Christ Church Dust-up Brings Waugh Cites in Press

A recent incident at Christ Church, an Oxford college, has been widely reported in the British press. This involved a student, Lavinia Woodward, who was studying to be a surgeon. In a reportedly drug-induced rage, she stabbed her boyfriend (whom she met over the internet) and was arrested and charged. The judge has deferred sentencing until September but is considering leniency in view of the fact that a criminal record involving the use of a knife could, as one can well imagine, adversely affect Woodward’s future career as a surgeon. The Daily Mail on 17 May reported the story in an article by Josh White and Annabel Bagdi that drew an allusion to the Christ Church site of the incident as having been the same college where Anthony Blanche was dunked in the fountain by drunken students in Brideshead Revisited. But Anthony hardly suffered any grievous bodily harm; on the contrary, he rather enjoyed it.

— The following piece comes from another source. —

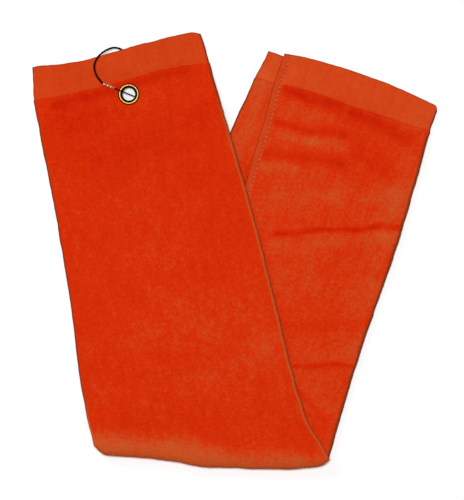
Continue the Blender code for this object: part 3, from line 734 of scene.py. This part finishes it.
LEG_BODY = {"front": "front_leg", "rear": "rear_leg"}
cloths = {}
for leg in (REAR, FRONT):
    side = leg.name
    body = LEG_BODY[side]
    q = rows_of(leg, CREASE_GAP / leg.length, leg.border_start, VELOUR_ROW)
    shoulder_rows = 1 - SHOULDER_ROWS / leg.length
    q = np.sort(np.concatenate([q, leg.border_start - 1 + shoulder_rows]))
    velour = leg_cloth(leg, f"{side}_leg_cloth", q, CELLS[side], VELOUR_FINISH, shoulder=True)
    q = rows_of(leg, leg.border_start, 1, BORDER_ROW)
    q = np.append(q[:-1], [1 - LAST_ROW / leg.length, 1])
    border = leg_cloth(leg, f"{side}_border_cloth", q, CELLS[side], BORDER, end_edge_shade=1.0)
    hems, rows = [], []
    for flap in ("left_flap", "right_flap"):
        piece = hem(leg, flap, f"{side}_{flap}_hem_band")
        hems.append(dressed(piece, "hem", body, f"{side}_{flap}_hem"))
        row = stitches(leg, flap, f"{side}_{flap}_stitches")
        rows.append(dressed(row, "thread", body, f"{side}_{flap}_stitching"))
    nodes = ("face_panel", "left_flap", "right_flap", "left_fold", "right_fold")
    cloths[side] = (velour, border, hems + rows, [f"{side}_{node}" for node in nodes])


def grommet_hole(obj, radius):
    """Bores the cloth where the eyelet passes through all its layers."""
    deselect()
    centre = GROMMET + CREASE_MIDDLE
    place = (*centre, GROMMET_HEIGHT)
    bpy.ops.mesh.primitive_cylinder_add(vertices=64, radius=radius, depth=40 * MM, location=place)
    cutter = bpy.context.object
    only(obj)
    cut = obj.modifiers.new("hole", "BOOLEAN")
    cut.object = cutter
    cut.solver = "MANIFOLD"
    bpy.ops.object.modifier_apply(modifier="hole")
    bpy.data.objects.remove(cutter)


grommet_hole(cloths["front"][0], HOLE_RADIUS + BARREL_WALL + 0.3 * MM)

for leg in (REAR, FRONT):
    velour, border, trims, nodes = cloths[leg.name]
    dressed(velour, "velour", LEG_BODY[leg.name], *nodes)
    dressed(border, "woven_border", LEG_BODY[leg.name], f"{leg.name}_woven_border")


def face_columns(count, cells):
    return np.arange(cells[0] + cells[1] - 1, count - cells[3] - cells[1])


def left_columns(count, cells):
    return np.arange(0, cells[0] + cells[1] + 1)


def right_columns(count, cells):
    return np.arange(count - cells[3] - cells[1] - 1, count)


for name, columns, node, lift in (
    ("crease_outer_cloth", face_columns, "crease_outer_wrap", VELOUR),
    ("crease_middle_cloth", left_columns, "crease_middle_wrap", VELOUR_PITCH + VELOUR),
    ("crease_inner_cloth", right_columns, "crease_inner_wrap", 2 * VELOUR_PITCH + VELOUR),
):
    piece = dressed(crease_cloth(name, columns, VELOUR_FINISH), "velour", None, node)
    clear = lift + 0.4 * MM
    low, high = (*CREASE_MIDDLE, clear), (*CREASE_MIDDLE, 2 * AXIS_HEIGHT - clear)
    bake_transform(piece)

# The grommet

SPIN_STEPS = 96


def spun(name, profile, tones):
    """A turned brass piece: its closed (radius, height) profile spun round Z, with a tone along it."""
    mesh = bpy.data.meshes.new(name)
    count = len(profile)
    edges = [(k, (k + 1) % count) for k in range(count)]
    mesh.from_pydata([(r, 0, z) for r, z in profile], edges, [])
    obj = link(name, mesh, BRASS)
    only(obj)
    bpy.ops.object.mode_set(mode="EDIT")
    bpy.ops.mesh.select_all(action="SELECT")
    bpy.ops.mesh.spin(steps=SPIN_STEPS, angle=2 * math.pi, center=(0, 0, 0), axis=(0, 0, 1))
    bpy.ops.mesh.select_all(action="SELECT")
    bpy.ops.mesh.remove_doubles(threshold=0.01 * MM)
    bpy.ops.mesh.normals_make_consistent(inside=False)
    bpy.ops.object.mode_set(mode="OBJECT")
    bpy.ops.object.shade_smooth_by_angle(angle=math.radians(40))
    at = np.array([(math.hypot(v.co.x, v.co.y), v.co.z) for v in obj.data.vertices])
    set_values(obj.data, "tone", tones(at[:, 0], at[:, 1]))
    return obj


def arc(middle, radius, start, end, count):
    """Profile points round part of a circle, in degrees."""
    angles = np.radians(np.linspace(start, end, count))
    return [(middle[0] + radius * math.cos(a), middle[1] + radius * math.sin(a)) for a in angles]


half_cloth = (3 * PINCHED_PITCH - PINCHED_GAP) / 2
seat = half_cloth + 0.3 * MM
rim = seat + FLANGE
barrel = HOLE_RADIUS + BARREL_WALL
centre = Matrix.Translation((*(GROMMET + CREASE_MIDDLE), GROMMET_HEIGHT))
crown = (HOLE_RADIUS + 2.25 * MM, seat - 0.2 * MM)
eyelet_profile = [
    (HOLE_RADIUS + 0.05 * MM, -rim), (HOLE_RADIUS + 0.05 * MM, seat - 0.9 * MM),
    *arc((HOLE_RADIUS + 0.95 * MM, seat - 0.75 * MM), 0.9 * MM, 180, 118, 6),
    *arc(crown, 1.15 * MM, 138, 66, 14),
    *arc((FLANGE_RADIUS - 0.4 * MM, seat + 0.4 * MM), 0.4 * MM, 60, -90, 10),
    (barrel + 0.2 * MM, seat), (barrel, seat - 0.2 * MM), (barrel, -rim),
]


def eyelet_tone(r, z):
    """Dark round the bore's mouth and the flange's rim, brighter on the crown between them."""
    bore = smooth((6.55 * MM - r) / (0.5 * MM)) * smooth((z - seat + 1.3 * MM) / (0.4 * MM))
    return 1.1 * bore + smooth((r - 7.8 * MM) / (0.5 * MM)) + 0.46


washer_profile = [
    (barrel + 0.3 * MM, -seat), (FLANGE_RADIUS - 0.15 * MM, -seat),
    *arc((FLANGE_RADIUS - 0.25 * MM, -seat - 0.25 * MM), 0.25 * MM, 0, -90, 6),
    *arc((barrel + 0.55 * MM, -seat - 0.25 * MM), 0.25 * MM, -90, -180, 6),
]
eyelet = spun("eyelet", eyelet_profile, eyelet_tone)
washer = spun("washer", washer_profile, lambda r, z: 0.4 + 0 * r)
for piece, node in ((eyelet, "grommet_eyelet"), (washer, "grommet_washer")):
    piece.data.transform(centre)
    dressed(piece, "grommet_brass", "front_leg", node)

# The hook ring

# The catch beads carry the wire's bright colour as a painted highlight; the hoop carries its dark colour.
RING_TONE, CATCH_HIGHLIGHT_TONE = 1.15, 0.0
ring_across = Vector((*(RING_SIDE * math.cos(RING_TILT)), math.sin(RING_TILT))).normalized()
ring_axis = Vector((*RING_AXIS, 0))
ring_turn = centre @ Matrix((ring_axis, ring_across, ring_axis.cross(ring_across))).transposed().to_4x4()
gate = np.array((math.cos(GATE_ANGLE), math.sin(GATE_ANGLE)))


def smooth_path(points, steps):
    """Points along a Catmull-Rom curve through the given ones."""
    hem_end_shade = [2 * points[0] - points[1], *points, 2 * points[-1] - points[-2]]
    path = []
    for before, start, end, after in zip(hem_end_shade, hem_end_shade[1:], hem_end_shade[2:], hem_end_shade[3:]):
        for t in np.arange(steps) / steps:
            bend = (2 * before - 5 * start + 4 * end - after) * t
            bend = bend + (3 * start - 3 * end + after - before) * t * t
            path.append((2 * start + (end - before) * t + bend * t) / 2)
    return [*path, points[-1]]


def wire(name, path, radii, tone):
    """A bent wire in the ring's plane."""
    curve = bpy.data.curves.new(name, "CURVE")
    curve.dimensions = "3D"
    curve.bevel_depth = 1.0
    curve.bevel_resolution = 5
    curve.use_fill_caps = True
    spline = curve.splines.new("POLY")
    spline.points.add(len(path) - 1)
    for point, place, radius in zip(spline.points, path, radii):
        point.co = (place[0], place[1], 0, 1)
        point.radius = radius
    obj = bpy.data.objects.new(name, curve)
    curve.materials.append(WIRE)
    bpy.context.scene.collection.objects.link(obj)
    only(obj)
    bpy.ops.object.convert(target="MESH")
    obj = bpy.context.object
    bpy.ops.object.mode_set(mode="EDIT")
    bpy.ops.mesh.select_all(action="SELECT")
    bpy.ops.mesh.remove_doubles(threshold=0.001 * MM)
    bpy.ops.mesh.normals_make_consistent(inside=False)
    bpy.ops.object.mode_set(mode="OBJECT")
    bpy.ops.object.shade_smooth_by_angle(angle=math.radians(50))
    obj.data.transform(ring_turn)
    set_values(obj.data, "tone", np.full(len(obj.data.vertices), tone))
    return obj


hoop = [gate * (CATCH_START + CATCH_LENGTH - 0.3 * MM)]
hoop += [np.array(point) * MM for point in HOOP] + [gate * -GATE_BEYOND]
path = smooth_path(hoop, 12) + [gate * 0.0, gate * (CATCH_START - 0.2 * MM)]
gauges = [DRAWN_RADIUS] * (len(path) - 3) + [GATE_RADIUS] * 3
ring = wire("ring_hoop", path, gauges, RING_TONE)
dressed(ring, "ring_wire", "hook_ring", "ring_wire")

steps = np.linspace(0, 1, 61)
swell = np.abs(np.sin(steps * 3 * math.pi)) ** 0.45
radii = mix(CATCH_NECK, CATCH_RADIUS, swell)
catch_path = [gate * (CATCH_START + 0.1 * MM + share * (CATCH_LENGTH - 0.7 * MM)) for share in steps]
catch = wire("ring_catch_beads", catch_path, radii, CATCH_HIGHLIGHT_TONE)
dressed(catch, "ring_wire", "hook_ring", "ring_catch")

# Floor, lights and camera

deselect()
bpy.ops.mesh.primitive_plane_add(size=8, location=(0, 0, -0.1 * MM))
floor = bpy.context.object
floor.name = "floor"
paper = material("floor", Base_Color=(0.97, 0.97, 0.97, 1), Roughness=1.0, Specular_IOR_Level=0.0)[0]
floor.data.materials.append(paper)
floor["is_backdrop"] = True


def area_light(name, place, size, power):
    """A square lamp that looks at the middle of the towel."""
    light = bpy.data.lights.new(name, "AREA")
    light.shape = "SQUARE"
    light.size = size
    light.energy = power
    lamp = bpy.data.objects.new(name, light)
    lamp.location = place
    lamp.rotation_euler = (-Vector(place)).to_track_quat("-Z", "Y").to_euler()
    bpy.context.scene.collection.objects.link(lamp)


area_light("key", (-0.75, 0.75, 1.1), size=0.4, power=2.2)
area_light("overhead", (-0.1, 0.12, 2.0), size=0.36, power=34)

world = bpy.data.worlds.new("studio")
world.use_nodes = True
background = world.node_tree.nodes["Background"].inputs
background["Color"].default_value = (1, 1, 1, 1)
background["Strength"].default_value = 0.19
bpy.context.scene.world = world
bpy.context.scene.view_settings.view_transform = "Standard"

CAMERA_PLACE = (-2.9 * MM, 0.6 * MM, 2.4)
SENSOR_WIDTH, VIEW_WIDTH = 36, 0.4
camera = bpy.data.cameras.new("camera")
camera.sensor_width = SENSOR_WIDTH
camera.lens = SENSOR_WIDTH * CAMERA_PLACE[2] / VIEW_WIDTH
eye = bpy.data.objects.new("camera", camera)
eye.location = CAMERA_PLACE
bpy.context.scene.collection.objects.link(eye)
bpy.context.scene.camera = eye

rows = [[list(map(float, corner)) for corner in box] for box in (first_bounds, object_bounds())]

An opinion column by Simon Jenkins in The Guardian defends the judge’s decision in this case but argues that other offenders at early stages in their careers (who may lack the advantages of students at Christ Church) should be teated with similar leniency. He writes that the “whole saga sounds like a chapter from Evelyn Waugh’s novel Decline and Fall.” Well perhaps, but Scone College was a more humble venue than Christ Church, and no one has suggested that letting off the likes of Digby Vane Trumpington, who perpetrated the attack on Paul Pennyfeather, contributed to the general welfare. And Waugh contrived that even the wrongly convicted Pennyfeather escaped with only a few months of hard and returned to Oxford to pursue his career.

Finally a blogger (Tom Winnifrith) picked up the theme in a blogpost:

Lavinia Woodward attends Christ Church the Oxford College known as “the House”. 17 Prime Ministers went there, it is the college of of the privileged elite. It goes without saying that like Evelyn Waugh I was rejected by the House and, like Waugh, ended up at downmarket Hertford. The House is for the blue bloods not great writers. Lavinia picked up her boyfriend on the casual sex app Tinder, then while off her head on drugs assaulted him, throwing a laptop and other objects in his direction before stabbing him in the leg with a bread knife. Jail beckons surely? Er…no.

After retelling the story, Winnifrith concludes:

No, judge Pringle, you are wrong. Getting into Oxford does not make you extraordinary. Most folks there are clever but not Einsteins. The medical profession will stagger on without the admission of posh Lavinia to its ranks and crime must go punished. Judge Pringle would send [a] chav from Blackbird Leys down without hesitation and would probably lecture the tearful wretch as she stood quivering in the dock about how she is an idiot and must pay for her sins to send a message to society. This is the 21st Century. It cannot be one law for the privileged elite and one for the great unwashed. Lavinia must go to jail and judge Pringle should be fired for being an elitist, out of touch old coot.

UPDATE (21 May 2017):Add Peter Hitchins to the writers who drag Waugh into Lavinia’s story. In his Daily Mail column Hitchins opposes special treatment for wrongdoers based on their privileged status:

But because their crimes happen in tower blocks, or in streets where there are dead fridges and mattresses in the front gardens, and don’t involve grand colleges made famous by Evelyn Waugh in Brideshead Revisited, these [nonprivileged] cases don’t get picked up by national media.